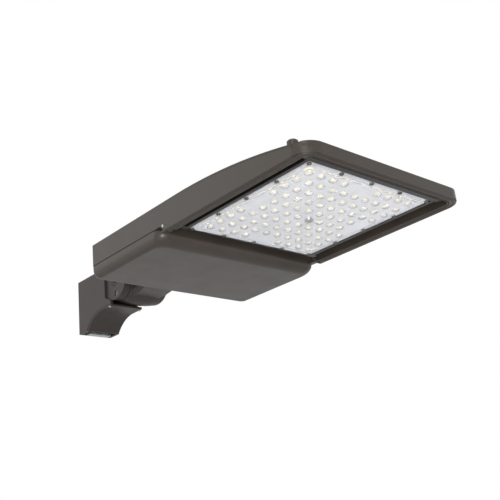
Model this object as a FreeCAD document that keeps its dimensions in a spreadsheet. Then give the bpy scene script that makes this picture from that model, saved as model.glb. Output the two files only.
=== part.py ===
import FreeCAD, Part
import math
import os

import Sketcher

# Pole-mounted shoebox area light.  Millimetres.
# X runs from the pole to the nose, Y across the light, Z up.
# The origin is the centre of the face that sits on the pole.

SIZES = {
    # pole bracket
    "bracket_half_width": 33.0,
    "bracket_half_height": 50.0,
    "bracket_depth": 93.0,
    "bracket_wall": 5.0,
    "pole_wall": 6.0,
    "foot_depth": 34.0,
    "cheek_nose": 110.0,
    "pole_gasket_thick": 3.0,
    "pole_hole_spacing": 67.3,
    "pole_hole_radius": 5.6,
    "wire_hole_radius": 10.0,
    "plate_half_width": 22.0,
    "plate_thick": 3.5,
    "plate_lip": 9.0,
    "cover_thick": 3.0,
    "cover_low": 24.0,
    "cover_arc_end": 84.0,
    "cover_arc_radius": 62.5,
    # knuckle
    "pivot_x": 120.0,
    "pivot_z": 18.0,
    "ear_radius": 33.3,
    "ear_outer": 29.0,
    "ear_thick": 14.0,
    "hub_gap": 1.2,
    "hub_radius": 33.5,
    "hub_bulge": 4.0,
    "hub_length": 82.0,
    "hub_edge": 12.0,
    "hub_clearance": 1.6,
    "pivot_bolt_radius": 5.0,
    "pivot_head_radius": 8.0,
    "pivot_head_tall": 6.0,
    "bolt_clearance": 0.3,
    "lock_drop": 23.3,
    "lock_forward": 2.3,
    "lock_radius": 2.5,
    "lock_head_radius": 4.0,
    "cover_screw_radius": 1.4,
    "pivot_nut_radius": 9.2,
    "pivot_nut_tall": 8.0,
    "pivot_washer_thick": 1.5,
    "nut_recess": 12.0,
    # neck of the arm
    "neck_half_height": 28.5,
    "neck_start": 40.0,
    "flange_half_width": 44.0,
    "flange_half_height": 16.5,
    "flange_thick": 7.0,
    "arm_gasket_thick": 2.0,
    "arm_bolt_radius": 3.0,
    "arm_wire_radius": 6.5,
    "arm_bolt_side": 34.0,
    "arm_bolt_level": 7.0,
    "neck_chamfer": 7.0,
    "neck_inset": 1.5,
    "foot_inset": 3.0,
    # housing
    "rear_x": 250.0,
    "nose_x": 720.5,
    "half_width": 155.0,
    "rim_lip": 1.2,
    "rim_tall": 5.0,
    "rim_low": 25.7,
    "seam_low": 17.5,
    "top_high": 18.4,
    "bend_x": 470.0,
    "nose_top_low": 10.5,
    "nose_land": 15.0,
    "housing_wall": 4.0,
    "roof_thick": 6.0,
    "nose_corner": 28.0,
    "rear_corner": 8.0,
    "shoulder": 5.0,
    "rim_wall": 4.5,
    "rail_inner": 141.0,
    "rail_start": 450.0,
    "rail_end": 707.0,
    "rail_round": 4.0,
    "lug_radius": 4.5,
    "lug_offset": 6.0,
    "step_x": 433.0,
    "partition_x": 426.0,
    "partition_thick": 10.0,
    "channel_ceiling": 10.0,
    "fin_count": 17.0,
    "fin_pitch": 14.0,
    "fin_slot": 9.5,
    "fin_start": 452.0,
    "fin_floor": 5.0,
    "boss_x": 691.0,
    "boss_inset": 9.0,
    "boss_radius": 7.0,
    "boss_tall": 5.0,
    # optics
    "lens_x": 450.0,
    "lens_side": 240.0,
    "lens_low": 20.0,
    "lens_thick": 3.0,
    "lens_field_inset": 12.0,
    "lens_field_rise": 1.5,
    "lens_corner": 6.0,
    "led_pitch": 21.6,
    "led_side": 5.0,
    "led_tall": 0.7,
    "dome_radius": 6.2,
    "dome_rise": 3.6,
    "dome_tier_radius": 4.6,
    "dome_tier_rise": 2.4,
    "dome_top_radius": 2.2,
    "board_thick": 1.2,
    "pad_thick": 0.5,
    "gasket_thick": 2.5,
    "gasket_width": 8.5,
    "frame_side": 6.5,
    "frame_end": 8.6,
    "frame_rear": 2.6,
    "frame_low": 0.8,
    "frame_tall": 6.3,
    "frame_clearance": 0.6,
    "lens_screw_inset": 4.5,
    "lens_screw_radius": 1.5,
    "lens_screw_head": 3.2,
    "screw_clearance": 0.15,
    "lens_screw_depth": 7.0,
    # door
    "door_low": 38.2,
    "door_gap": 0.4,
    "door_flat_half_width": 144.0,
    "door_flat_end": 412.0,
    "door_front_x": 432.0,
    "door_side_land": 6.5,
    "door_front_land": 5.6,
    "door_front_radius": 28.0,
    "door_side_radius": 26.0,
    "door_wall": 3.0,
    "door_corner": 4.0,
    "hinge_x": 440.0,
    "hinge_low": 19.0,
    "hinge_pin_radius": 2.0,
    "hinge_clearance": 0.05,
    "hinge_ear_radius": 6.0,
    "hinge_ear_width": 9.0,
    "hinge_side_gap": 1.0,
    "link_foot": 8.0,
    "link_rise": 0.8,
    "link_reach": 10.5,
    "link_drop": 14.0,
    "door_screw_side": 95.0,
    "door_screw_low": 27.0,
    "door_screw_radius": 2.5,
    "door_screw_head": 5.0,
    "door_screw_head_tall": 4.0,
    "latch_tab_x": 256.5,
    "latch_tab_thick": 3.0,
    "latch_tab_half_width": 11.0,
    "door_gasket_thick": 3.0,
    "door_gasket_width": 2.6,
    # driver compartment
    "driver_x": 290.0,
    "driver_wide": 68.0,
    "driver_long": 200.0,
    "driver_tall": 36.0,
    "driver_tab": 12.0,
    "surge_x": 384.0,
    "surge_y": 70.0,
    "surge_radius": 15.0,
    "surge_tall": 26.0,
    "terminal_x": 386.0,
    "terminal_y": 60.0,
    "terminal_wide": 16.0,
    "terminal_long": 46.0,
    "terminal_tall": 20.0,
    "driver_screw_radius": 2.0,
    "grommet_radius": 6.0,
    "vent_y": 110.0,
    "vent_radius": 6.0,
}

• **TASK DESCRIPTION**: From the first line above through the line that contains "import Sketcher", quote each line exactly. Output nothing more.

• **REPLY TO THE TASK**:
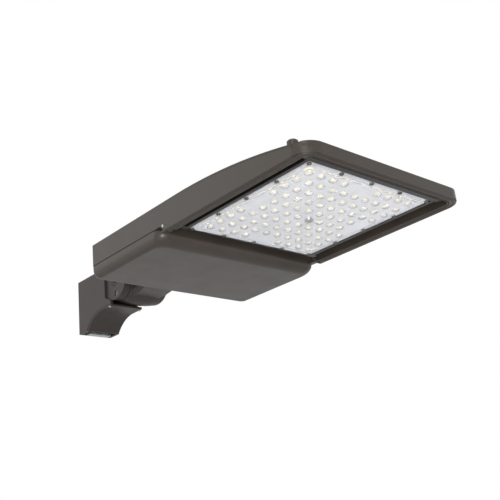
Model this object as a FreeCAD document that keeps its dimensions in a spreadsheet. Then give the bpy scene script that makes this picture from that model, saved as model.glb. Output the two files only.
=== part.py ===
import FreeCAD, Part
import math
import os

import Sketcher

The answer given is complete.